Price Of Gold To Surge More Than 86%!
By John Ing, M
aison Placements
January 20 (King World News) – The economic elite exemplified by the Davos participants have done much to undermine their credibility, suffering from the backlash for cheerleading the governments’ experimental monetary programs of quantitative easing, to negative interest rates and of course globalization which neither lifted the world economies nor provided the promised jobs. Weathermen had a better batting percentage. To be sure the rich got richer and the poor, poorer, providing the fodder for President Trump’s victory. Already chastened for failing to predict the 2008 crash and Trump’s election, they have again misread the tea leaves…

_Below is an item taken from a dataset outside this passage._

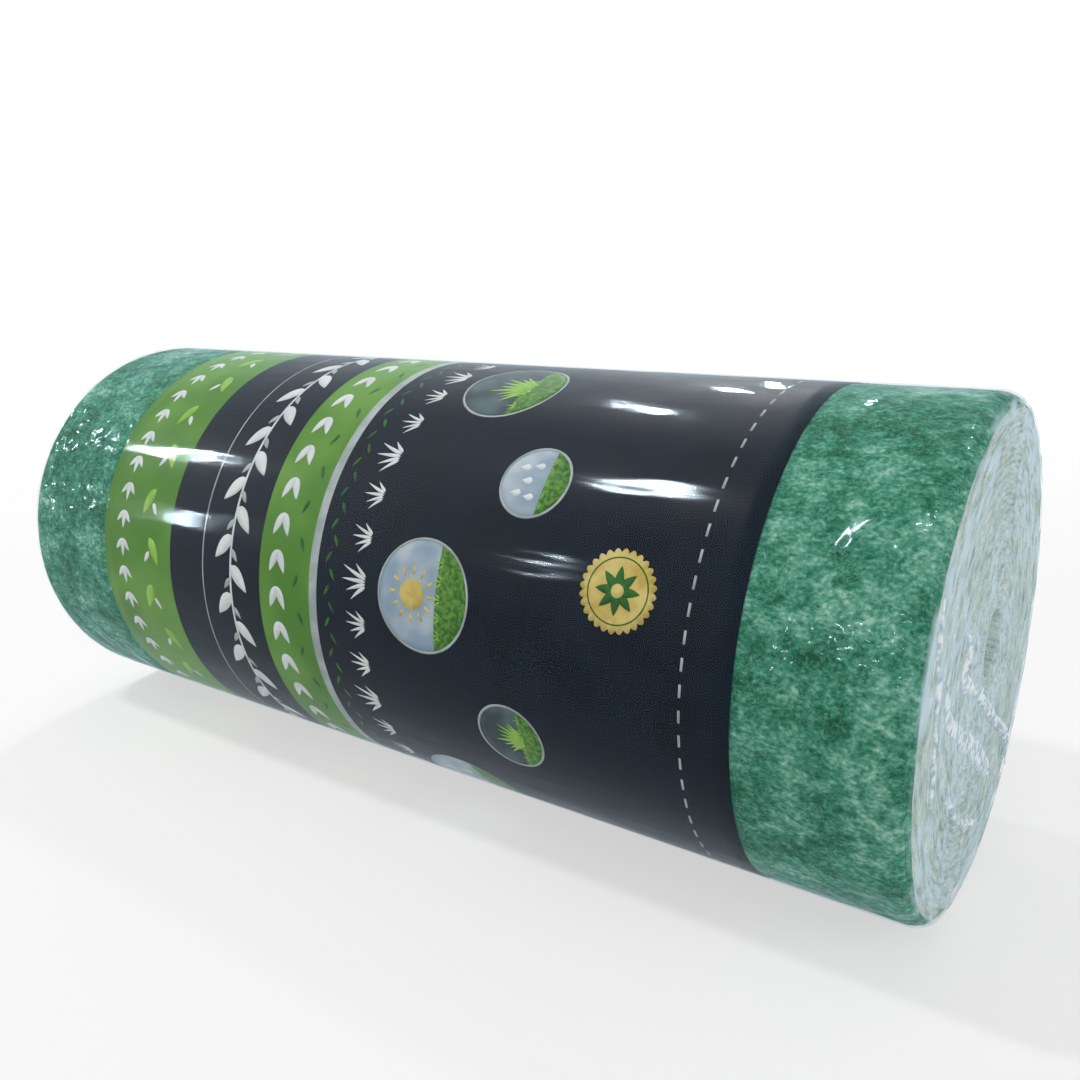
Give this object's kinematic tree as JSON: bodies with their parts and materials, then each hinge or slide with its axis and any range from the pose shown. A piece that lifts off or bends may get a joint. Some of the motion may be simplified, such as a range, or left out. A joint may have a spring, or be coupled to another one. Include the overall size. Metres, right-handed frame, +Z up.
{
  "type": "roll of grass seed mat",
  "caption": "Rolled seeded fibre mat lying on its side, with a printed label sleeve round the middle and clear shrink film closed over the whole roll and both ends.",
  "frame": {"origin": "on the floor under the middle of the roll, at the bottom centre of its box", "axes": "+X along the roll's axis, towards the end that the picture shows; +Z up; -Y is the front"},
  "size_m": [0.6108, 0.2578, 0.2577],
  "materials": {
    "seed_mat": "matt felted fibre, mottled green outside and pale grey-green at the ends",
    "label": "smooth printed sheet, navy-black with green bands",
    "film": "clear, glossy and slightly wrinkled"
  },
  "bodies": {
    "root": {"seed_mat_roll": "seed_mat", "printed_label": "label", "shrink_film": "film"}
  },
  "joints": []
}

It is a mistake to dismiss Trump’s missives or tweets as random missteps which Clinton and Trump’s Republican opponents made consistently. Trump in hindsight was simply posturing, sometimes testing the waters and sometimes obscuring his message, leaving him to negotiate on his terms rather than his opponents’. To be sure governments, pundits and the populace should be prepared for his “bully pulpit” and not the literal message itself. Investors would be wise to take a deep Pranayama (yoga) breath.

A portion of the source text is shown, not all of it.